Haines Gallery is pleased to present Now & Then: The Work of David Simpson, a solo exhibition spanning over five decades of artwork by one of the San Francisco Bay Area’s most significant painters. This retrospective look at Simpson’s extraordinary career coincides with the publication of David Simpson: Works, 1965–2015, a new, large-scale monograph from Radius Books documenting the artist’s entire oeuvre.
This is the first exhibition that will enable viewers to consider the vast diversity of Simpson’s painting practice, which weaves together impulses of minimalism and hard-edge abstraction with those of the California Light and Space movement to forge an entirely singular creative vision, one that rewards careful consideration. “I want my paintings to create space without taking it,” Simpson has remarked, “and to be contemplative in the process.”
The earliest pieces in the exhibition, Simpson’s striped paintings from the late 1950s and early ‘60s, signal a departure from the geometric abstraction that previously defined the artist’s career. In works such as Coast Stripe (1961), soft bands of oceanic color radiate from the vanishing point of a distant horizon line, blurring into overlapping, translucent washes before regaining their composure at the canvas’ edges. These early works—many of which have not been shown since premiering in museum exhibitions in New York and San Francisco—showcase Simpson’s remarkable ability to compose with color. With their pared-down hints at landscape, the paintings of this period form a surprising antecedent to the works on paper that Simpson began producing in the early 2000s—acrylic paintings of layered and scraped luminosity that evoke a spelunker’s cave as much as the misty peaks of a classical Chinese landscape.
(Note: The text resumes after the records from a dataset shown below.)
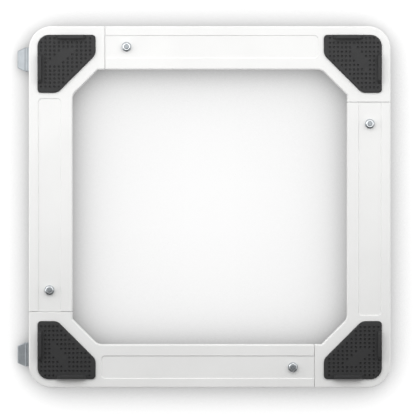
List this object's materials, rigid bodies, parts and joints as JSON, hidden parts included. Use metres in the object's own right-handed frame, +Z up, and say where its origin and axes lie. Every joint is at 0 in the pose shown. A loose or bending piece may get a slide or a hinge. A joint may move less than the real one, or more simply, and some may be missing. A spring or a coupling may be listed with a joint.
{
  "type": "appliance stacking frame",
  "caption": "Flat square frame of telescoping white plastic corner rails with rubber corner pads, clamp bolts and side tabs, for standing one appliance on another.",
  "frame": {"origin": "on the floor, below the middle of the closed frame's whole footprint, tabs included", "axes": "+Z up, +X to the right, away from the side with the tabs, +Y to the rear"},
  "size_m": [0.6194, 0.6, 0.049],
  "materials": {
    "white_plastic": "moulded, satin",
    "pad_rubber": "moulded, dimpled",
    "foot_rubber": "moulded",
    "zinc_steel": "bright zinc plated",
    "tab_steel": "satin nickel plated"
  },
  "bodies": {
    "rear_left": {"rear_left_rail": "white_plastic", "rear_left_pad": "pad_rubber", "rear_left_foot": "foot_rubber", "left_clamp_washer": "zinc_steel", "left_clamp_bolt": "zinc_steel", "rear_tab": "tab_steel", "rear_tab_screws": "zinc_steel"},
    "left_nut": {"left_clamp_nut": "zinc_steel"},
    "rear_right": {"rear_right_rail": "white_plastic", "rear_right_pad": "pad_rubber", "rear_right_foot": "foot_rubber", "rear_clamp_washer": "zinc_steel", "rear_clamp_bolt": "zinc_steel"},
    "rear_nut": {"rear_clamp_nut": "zinc_steel"},
    "front_right": {"front_right_rail": "white_plastic", "front_right_pad": "pad_rubber", "front_right_foot": "foot_rubber", "right_clamp_washer": "zinc_steel", "right_clamp_bolt": "zinc_steel"},
    "right_nut": {"right_clamp_nut": "zinc_steel"},
    "front_left": {"front_left_rail": "white_plastic", "front_left_pad": "pad_rubber", "front_left_foot": "foot_rubber", "front_clamp_washer": "zinc_steel", "front_clamp_bolt": "zinc_steel", "front_tab": "tab_steel", "front_tab_screws": "zinc_steel"},
    "front_nut": {"front_clamp_nut": "zinc_steel"}
  },
  "joints": [
    {"name": "rear_width_slide", "type": "slide", "parent": "rear_left", "child": "rear_right", "axis": [1, 0, 0], "range_m": [0, 0.05]},
    {"name": "left_depth_slide", "type": "slide", "parent": "rear_left", "child": "front_left", "axis": [0, -1, 0], "range_m": [0, 0.05]},
    {"name": "right_depth_slide", "type": "slide", "parent": "rear_right", "child": "front_right", "axis": [0, -1, 0], "range_m": [0, 0.05]},
    {"name": "left_nut_turn", "type": "hinge", "parent": "rear_left", "child": "left_nut", "pos_m": [-0.25595, -0.138, 0.0414], "axis": [0, 0, 1], "range_deg": [0, 360]},
    {"name": "rear_nut_turn", "type": "hinge", "parent": "rear_right", "child": "rear_nut", "pos_m": [-0.12825, 0.2657, 0.0414], "axis": [0, 0, 1], "range_deg": [0, 360]},
    {"name": "right_nut_turn", "type": "hinge", "parent": "front_right", "child": "right_nut", "pos_m": [0.27545, 0.138, 0.0414], "axis": [0, 0, 1], "range_deg": [0, 360]},
    {"name": "front_nut_turn", "type": "hinge", "parent": "front_left", "child": "front_nut", "pos_m": [0.14775, -0.2657, 0.0414], "axis": [0, 0, 1], "range_deg": [0, 360]}
  ],
  "couplings": [
    {"joint": "right_depth_slide", "follows": "left_depth_slide", "ratio": 1}
  ]
}
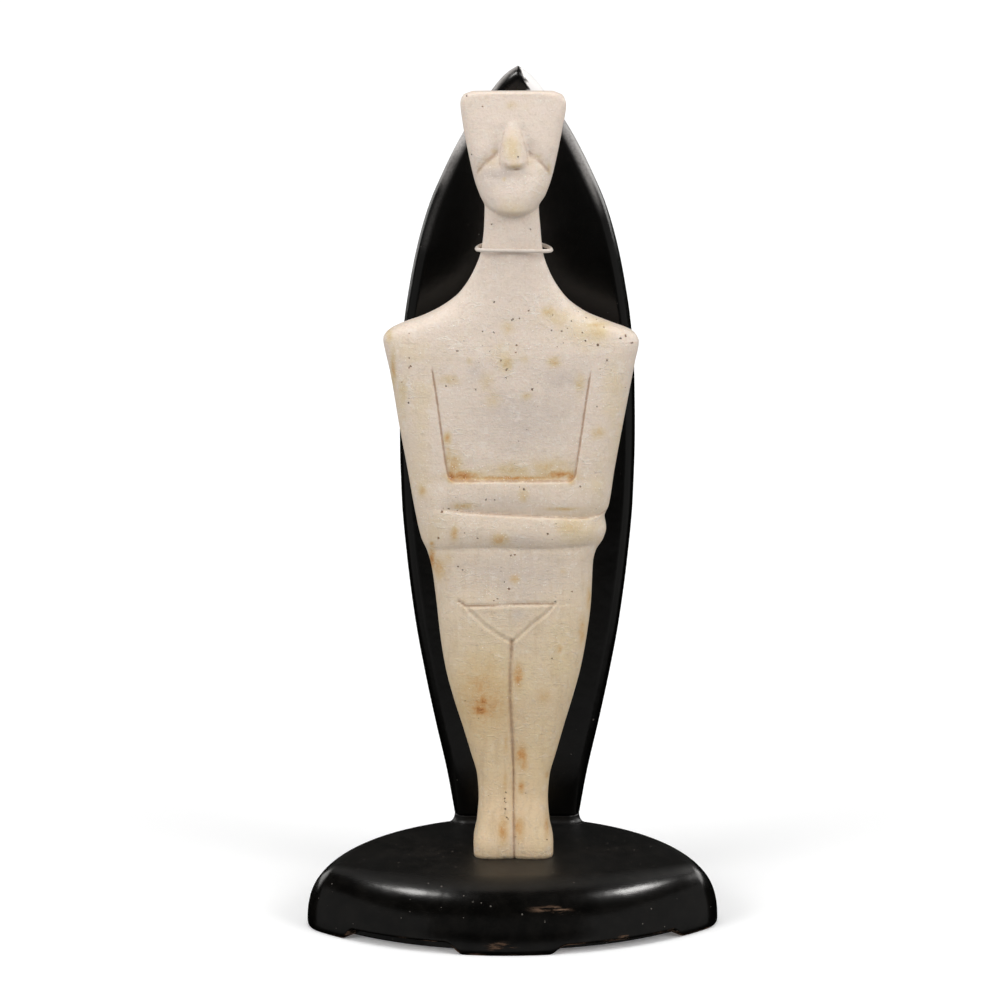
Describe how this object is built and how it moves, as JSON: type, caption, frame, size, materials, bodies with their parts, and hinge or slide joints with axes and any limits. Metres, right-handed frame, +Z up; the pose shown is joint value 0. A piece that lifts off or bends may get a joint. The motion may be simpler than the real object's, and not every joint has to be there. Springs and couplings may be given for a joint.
{
  "type": "cycladic figurine",
  "caption": "Folded-arm Cycladic marble figurine on a black wooden base, held by a wire round its neck before a leaf-shaped board.",
  "frame": {"origin": "on the ground plane, under the centre of the base's bounding box", "axes": "+Z up along the figure, -Y is the figure's front, +X is the viewer's right when facing the figure"},
  "size_m": [0.1514, 0.1058, 0.3113],
  "materials": {
    "marble": "fine matt, weathered, with brown stains",
    "black_lacquer": "satin black lacquer, worn brown at the edges",
    "wire_paint": "satin off-white paint"
  },
  "bodies": {
    "root": {"figurine": "marble", "stand_base": "black_lacquer", "stand_back": "black_lacquer", "neck_wire": "wire_paint"}
  },
  "joints": []
}
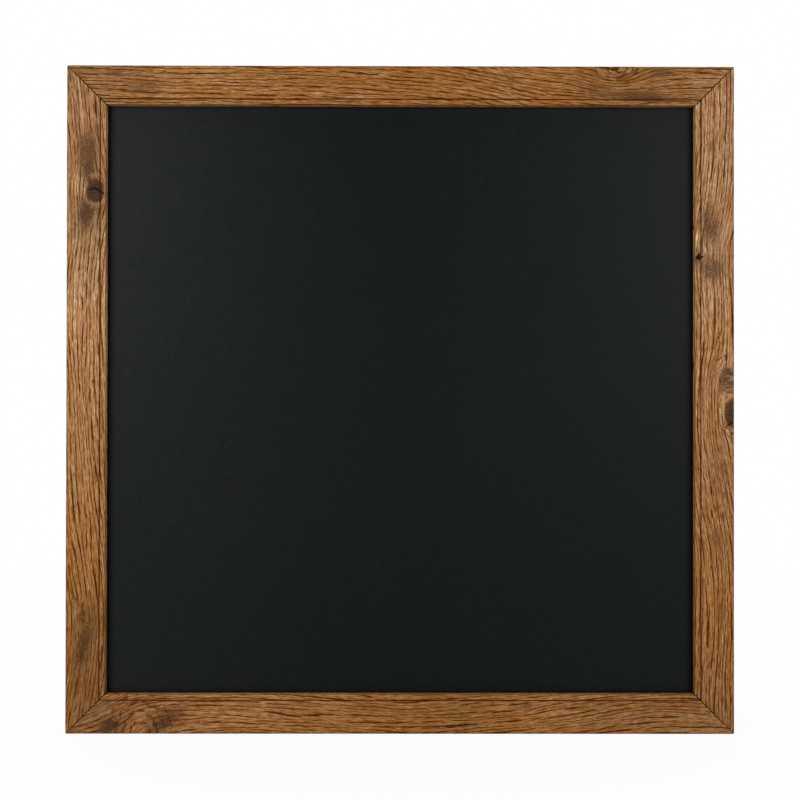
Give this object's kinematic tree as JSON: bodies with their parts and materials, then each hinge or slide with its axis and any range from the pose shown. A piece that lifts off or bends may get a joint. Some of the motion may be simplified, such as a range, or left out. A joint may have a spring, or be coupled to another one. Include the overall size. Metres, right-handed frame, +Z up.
{
  "type": "chalkboard",
  "caption": "Square wall chalkboard in a mitred, stained oak frame with an inner bead, held on the back by points, with swinging D-ring hangers and bumpers.",
  "frame": {"origin": "on the wall, midway between the two hooks that carry the board when its rings are turned up", "axes": "+X right as seen from the front, +Z up, +Y back towards the wall; the writing face looks along -Y"},
  "size_m": [0.6, 0.0247, 0.6],
  "materials": {
    "oak_frame": "stained, open-grained oak with a thin matt varnish",
    "chalk_coating": "hardboard with matt charcoal chalkboard coating",
    "hardboard": "bare brown hardboard",
    "v_nail_steel": "plain hardened strip",
    "point_steel": "thin bright strip",
    "hanger_zinc": "bright zinc plate",
    "screw_zinc": "bright zinc plate",
    "bumper_rubber": "matt black"
  },
  "bodies": {
    "frame": {"top_rail": "oak_frame", "bottom_rail": "oak_frame", "left_stile": "oak_frame", "right_stile": "oak_frame", "writing_panel": "chalk_coating", "backing_board": "hardboard", "v_nail_top_left_outer": "v_nail_steel", "v_nail_top_left_inner": "v_nail_steel", "v_nail_top_right_outer": "v_nail_steel", "v_nail_top_right_inner": "v_nail_steel", "v_nail_bottom_right_outer": "v_nail_steel", "v_nail_bottom_right_inner": "v_nail_steel", "v_nail_bottom_left_outer": "v_nail_steel", "v_nail_bottom_left_inner": "v_nail_steel", "point_top_1": "point_steel", "point_top_2": "point_steel", "point_top_3": "point_steel", "point_bottom_1": "point_steel", "point_bottom_2": "point_steel", "point_bottom_3": "point_steel", "point_left_1": "point_steel", "point_left_2": "point_steel", "point_left_3": "point_steel", "point_right_1": "point_steel", "point_right_2": "point_steel", "point_right_3": "point_steel", "strap_left": "hanger_zinc", "strap_right": "hanger_zinc", "screw_left_1": "screw_zinc", "screw_left_2": "screw_zinc", "screw_right_1": "screw_zinc", "screw_right_2": "screw_zinc", "bumper_top_left": "bumper_rubber", "bumper_top_right": "bumper_rubber", "bumper_bottom_right": "bumper_rubber", "bumper_bottom_left": "bumper_rubber"},
    "ring_left": {"ring_left": "hanger_zinc"},
    "ring_right": {"ring_right": "hanger_zinc"}
  },
  "joints": [
    {"name": "ring_left_swing", "type": "hinge", "parent": "frame", "child": "ring_left", "pos_m": [-0.286, -0.0026, -0.0145], "axis": [1, 0, 0], "range_deg": [0, 176]},
    {"name": "ring_right_swing", "type": "hinge", "parent": "frame", "child": "ring_right", "pos_m": [0.286, -0.0026, -0.0145], "axis": [1, 0, 0], "range_deg": [0, 176]}
  ]
}
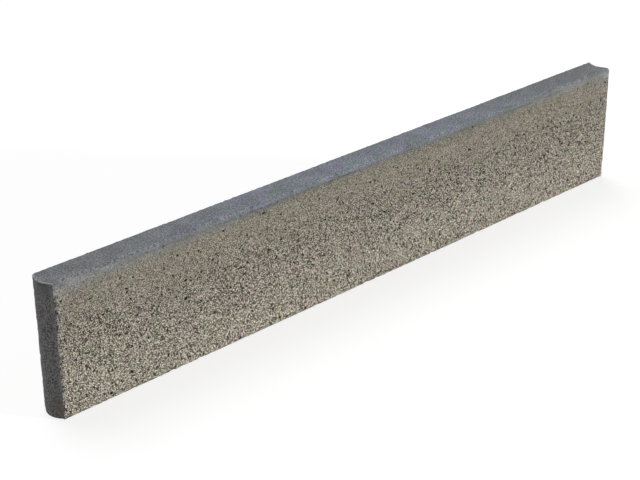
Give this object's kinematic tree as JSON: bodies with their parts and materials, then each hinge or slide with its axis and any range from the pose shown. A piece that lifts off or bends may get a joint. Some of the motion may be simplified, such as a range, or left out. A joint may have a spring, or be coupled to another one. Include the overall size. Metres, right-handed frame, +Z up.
{
  "type": "concrete kerb stone",
  "caption": "Slim upright edging kerb cast in concrete, with a rounded tongue at one end, a matching groove at the other and rounded top edges.",
  "frame": {"origin": "on the ground, in the middle of the stone's overall length and of its thickness", "axes": "+X along the stone from the tongue end to the groove end, +Y through the thickness from the front face to the back face, +Z up"},
  "size_m": [1.0069, 0.04, 0.175],
  "materials": {
    "concrete": "open-textured grey-beige concrete on the long faces, denser and bluer on the top"
  },
  "bodies": {
    "root": {"kerb_stone": "concrete"}
  },
  "joints": []
}
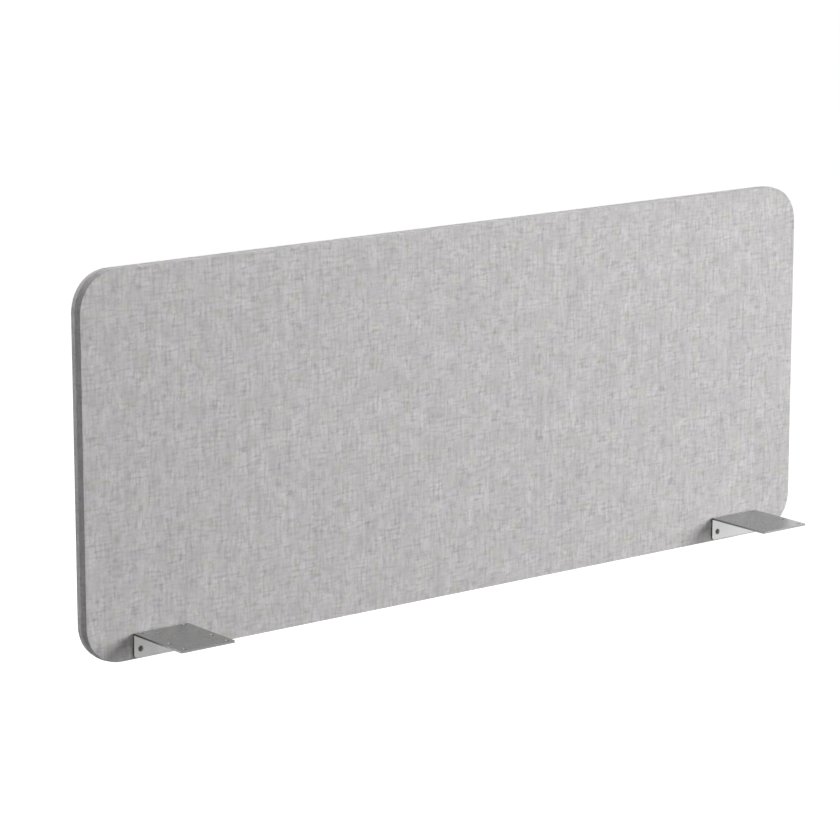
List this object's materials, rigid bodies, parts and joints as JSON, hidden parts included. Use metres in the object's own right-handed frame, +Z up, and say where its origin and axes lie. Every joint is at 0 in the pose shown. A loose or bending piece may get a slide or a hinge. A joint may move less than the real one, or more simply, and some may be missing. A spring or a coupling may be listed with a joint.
{
  "type": "acoustic divider screen",
  "caption": "Long fabric-covered acoustic screen with rounded corners that is fixed to the edge of a desk by two folded steel brackets.",
  "frame": {"origin": "middle of the screen's length, on the front face of the panel, level with the top of the two plates that the desk lies on", "axes": "+X along the screen to the right as its user sees it, +Y away from the user through the panel, +Z up"},
  "size_m": [1.4, 0.149, 0.58],
  "materials": {
    "cover_fabric": "matte",
    "foam": "matte",
    "absorber": "matte",
    "frame_wood": "matte",
    "dowel_wood": "matte",
    "bead_plastic": "matte",
    "bracket_metal": "satin",
    "screw_steel": "satin",
    "insert_brass": "satin"
  },
  "bodies": {
    "root": {"front_cover": "cover_fabric", "rear_cover": "cover_fabric", "front_foam": "foam", "rear_foam": "foam", "seam_bead": "bead_plastic", "top_rail": "frame_wood", "bottom_rail": "frame_wood", "left_stile": "frame_wood", "centre_stile": "frame_wood", "right_stile": "frame_wood", "frame_dowels": "dowel_wood", "left_infill": "absorber", "right_infill": "absorber", "left_bracket": "bracket_metal", "right_bracket": "bracket_metal", "left_bracket_screws": "screw_steel", "right_bracket_screws": "screw_steel", "left_inserts": "insert_brass", "right_inserts": "insert_brass"}
  },
  "joints": []
}
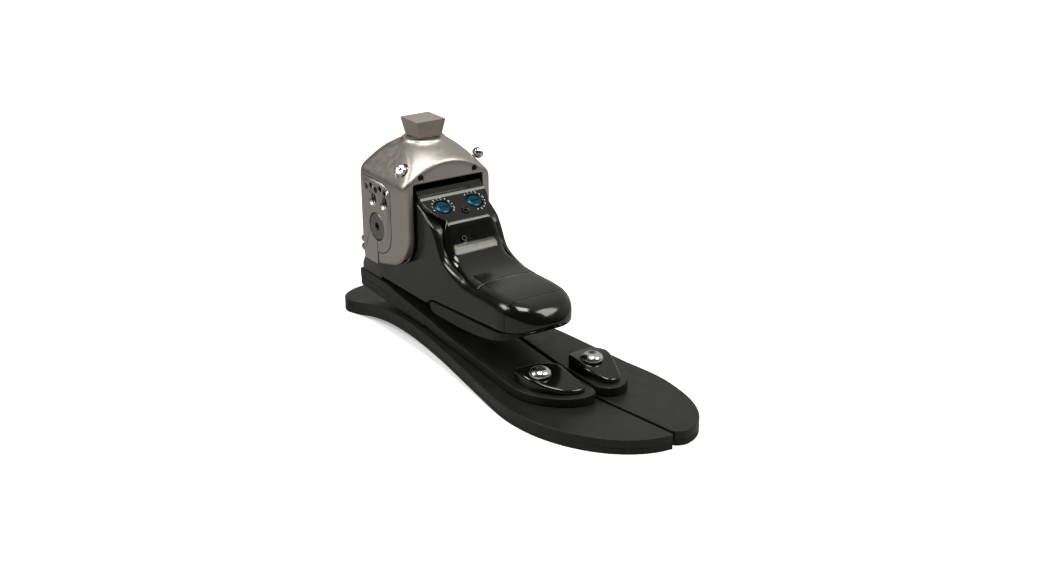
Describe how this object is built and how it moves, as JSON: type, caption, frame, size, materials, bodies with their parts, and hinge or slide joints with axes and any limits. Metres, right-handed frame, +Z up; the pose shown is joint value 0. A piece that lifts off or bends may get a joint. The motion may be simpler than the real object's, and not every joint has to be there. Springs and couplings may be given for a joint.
{
  "type": "prosthetic foot with hydraulic ankle",
  "caption": "Right prosthetic foot: split carbon sole and upper spring, a hydraulic ankle body with valve knobs, and a metal yoke with a pyramid that tilts on a cross pin.",
  "frame": {"origin": "on the ground, at the middle of the foot's length and width", "axes": "-Y toward the toes, +Y toward the heel, +X toward the big-toe (medial) side, +Z up"},
  "size_m": [0.0852, 0.2548, 0.123],
  "materials": {
    "carbon": "woven carbon composite, satin",
    "pad_rubber": "matt moulded rubber",
    "black_anodised": "black hard-anodised, gently glossy",
    "gloss_black": "gloss black",
    "satin_aluminium": "bead-blasted, warm grey",
    "pyramid_metal": "machined, warm grey",
    "dark_steel": "oiled dark steel",
    "bright_steel": "polished stainless steel",
    "blue_anodised": "blue anodised",
    "bronze": "bearing bronze",
    "seal_rubber": "black nitrile"
  },
  "bodies": {
    "foot": {"sole_plate": "carbon", "upper_spring": "carbon", "heel_wedge": "carbon", "manifold_cover": "carbon", "sole_pad": "pad_rubber", "hydraulic_body": "black_anodised", "nose_cap": "gloss_black", "console_cover": "gloss_black", "toe_boss_lateral": "gloss_black", "toe_boss_medial": "gloss_black", "cylinder_plug": "dark_steel", "fill_plug": "dark_steel", "bleed_screw": "dark_steel", "toe_nut_lateral": "dark_steel", "toe_nut_medial": "dark_steel", "toe_bolt_lateral": "bright_steel", "toe_bolt_medial": "bright_steel", "body_bolt_rear_lateral": "bright_steel", "body_bolt_rear_medial": "bright_steel", "body_bolt_front_lateral": "bright_steel", "body_bolt_front_medial": "bright_steel", "manifold_screw_rear": "bright_steel", "manifold_screw_front": "bright_steel", "nose_cap_screw": "bright_steel", "pivot_bush_lateral": "bronze", "pivot_bush_medial": "bronze", "thrust_washer_lateral": "bronze", "thrust_washer_medial": "bronze", "nose_cap_seal": "seal_rubber", "reservoir_bladder": "seal_rubber", "cylinder_plug_seal": "seal_rubber", "valve_seal_lateral": "seal_rubber", "valve_seal_medial": "seal_rubber", "shaft_seal_lateral": "seal_rubber", "shaft_seal_medial": "seal_rubber"},
    "ankle_yoke": {"yoke": "satin_aluminium", "side_plate_lateral": "satin_aluminium", "side_plate_medial": "satin_aluminium", "pyramid": "pyramid_metal", "pyramid_screw": "bright_steel", "pivot_pin": "dark_steel", "crank_arm": "dark_steel", "crank_screw": "dark_steel", "shoulder_screw_lateral": "bright_steel", "shoulder_screw_medial": "bright_steel", "lintel_screw_lateral": "dark_steel", "lintel_screw_medial": "dark_steel", "clamp_screw_lateral_upper": "bright_steel", "clamp_screw_lateral_lower": "bright_steel", "clamp_screw_medial_upper": "bright_steel", "clamp_screw_medial_lower": "bright_steel"},
    "piston": {"piston": "satin_aluminium", "piston_seal_front": "seal_rubber", "piston_seal_rear": "seal_rubber"},
    "knob_lateral": {"valve_knob_lateral": "blue_anodised", "valve_spindle_lateral": "dark_steel"},
    "knob_medial": {"valve_knob_medial": "blue_anodised", "valve_spindle_medial": "dark_steel"}
  },
  "joints": [
    {"name": "ankle", "type": "hinge", "parent": "foot", "child": "ankle_yoke", "pos_m": [-0.0104, 0.0735, 0.064], "axis": [1, 0, 0], "range_deg": [-20, 10]},
    {"name": "piston_slide", "type": "slide", "parent": "foot", "child": "piston", "axis": [0, 1, 0], "range_m": [-0.0064, 0.0033]},
    {"name": "valve_turn_lateral", "type": "hinge", "parent": "foot", "child": "knob_lateral", "pos_m": [-0.0204, 0.03292, 0.08298], "axis": [0, -0.5446, 0.8387], "range_deg": [0, 270]},
    {"name": "valve_turn_medial", "type": "hinge", "parent": "foot", "child": "knob_medial", "pos_m": [-0.0004, 0.03292, 0.08298], "axis": [0, -0.5446, 0.8387], "range_deg": [0, 270]}
  ],
  "couplings": [
    {"joint": "piston_slide", "follows": "ankle", "m_per_rad": 0.018}
  ]
}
The 1970s finds geometry returning to Simpson’s practice, first in the surprising rectangular bands of color that frame and compliment otherwise monochromatic works such as Amigo (1976); and later, at the dawn of the 1980s, with Suprematist-like compositions of squares atop squares in starkly contrasting black, red and white. As the decade wore on, the canvases themselves would be reshaped to create Simpson’s Eccentric Monoplane and Polyplane pieces—angular inventions made from interlocking panels of color unlike anything Simpson has produced before or since.
A number of these works are on view in the exhibition: triangular, cruciform, and unnamable shapes that show the artist working at the height of innovation.
Simpson’s boundless curiosity and desire to expand the limits of his chosen medium are the red threads that link all of the works in Now & Then. These impulses are reiterated in a selection of the artist’s celebrated interference paintings, made using special pigments whose titanium-coated mica particles appear to shift dramatically in hue depending on the lighting conditions and the position of the viewer. In Year of the Dragon (2014), for example a royal purple shades miraculously into a peacock green. Throughout the show, Simpson’s poetic titles offer up associative clues, while the works imbue sensual, optical experience with a profound sense of the sublime.
David Simpson has exhibited his work widely since the 1950s throughout Europe, Asia, and the United States. He is represented in important public and private collections that include the Panza Collection, Varese, Italy; the Museo Cantonale d’Arte, Lugano, Switzerland; the Museum of Modern Art, NY; San Francisco Museum of Modern Art, CA; Philadelphia Museum of Art, PA; Seattle Museum of Art, WA; National Collection of Fine Art, Washington, D.C.; John D. and Catherine T. MacArthur Foundation, Chicago; and the Contemporary and Modern Art Museum of Trento and Rovereto, Italy. Simpson received his MFA from San Francisco State College (now SFSU) and BFA from the California School of Fine Arts (now SFAI).